The last successful FPO to hit the domestic market was in 2014 by Engineers India. Apart from that, only three others have successfully launched an FPO

YES bank
In March, the government announced a restructuring plan for Yes Bank
Samie Modak Mumbai
3 min read Last Updated : Jul 10 2020 | 2:02 AM IST
Follow-on public offerings (FPOs), an equity capital raising instrument for listed companies, had gone out of favour. The last successful FPO, by Engineers India, hit the domestic market in 2014. Apart from the state-owned firm, only three others have successfully launched FPOs — the process is strikingly similar to an initial public offering (IPO).

A lengthy approval process and the risk of the issue getting undersubscribed, if the secondary markets see volatility, are some of the reasons why firms have stayed clear of FPOs. The qualified institutional placement (QIP) has been the go-to instrument, given its fast-track nature.

However, the FPO lull is set to end with the recently-resurrected YES Bank planning to launch a mega Rs 15,000-crore offering next week. So why is the lender opting for an FPO?

Investment bankers say, given the bank’s predicament, it had little choice even though it has board approval to raise funds through multiple routes. High dilution, complex shareholding, and compulsion to issue shares at a deep discount to the current market rate mean most fundraising avenues are shut for the bank, they add.

 

 
Shares of YES Bank ended at Rs 26.7 on Thursday, valuing the lender at Rs 33,500 crore. To raise Rs 15,000 crore in equity capital will mean huge dilution of current equity base. More so, as some reports suggests that the shares will have to be issued at half the current market rate to entice investors.

This rules out a QIP, which has to be priced around the prevailing market rate. Markets regulator Securities and Exchange Board of India (Sebi) recently eased the pricing formula for QIPs. However, it still doesn’t move the needle much. FPOs, on the other hand, allow freedom of pricing.

Rights offering is another instrument that allows a company to freely price its shares. However, a rights issue requires existing shareholders of YES Bank to pump in more money. For instance, State Bank of India (SBI), which currently holds a 48.2 per cent stake, will have to cough up nearly Rs 7,500 crore. The bank has board approval to invest up to Rs 1,760 crore.
In March, the government announced a restructuring plan for YES Bank, under which SBI pumped in Rs 6,050, ICICI Bank and HDFC invested Rs 1,000 crore each. Meanwhile, five others invested between Rs 250 crore and Rs 600 crore. Given the recent investments, existing shareholders were non-committal on investing more, said a person in the know.

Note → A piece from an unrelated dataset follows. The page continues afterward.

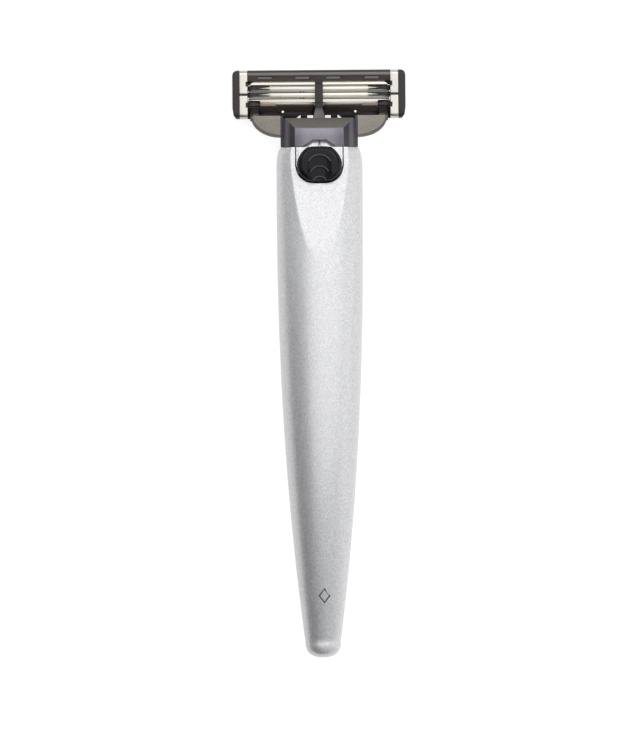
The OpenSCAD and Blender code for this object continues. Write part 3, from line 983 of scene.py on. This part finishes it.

Investment banking sources say another reason for the FPO is to widen the investor base by encouraging retail, high networth individuals, and institutional investors to participate.

This is only possible through an FPO, as a QIP only allows institutional investors to participate.

Industry players say recent Sebi relaxation on fast-tracking FPOs and shortened listing timelines could once again increase the instrument’s appeal.

Last month, Sebi allowed companies to launch FPOs, of a certain size, without its review or feedback. Earlier, companies had to file an offer document and wait for weeks for Sebi’s feedback to launch the issue. Also, the time taken between closing an FPO to listing the new shares has been reduced from 12 days to just six days.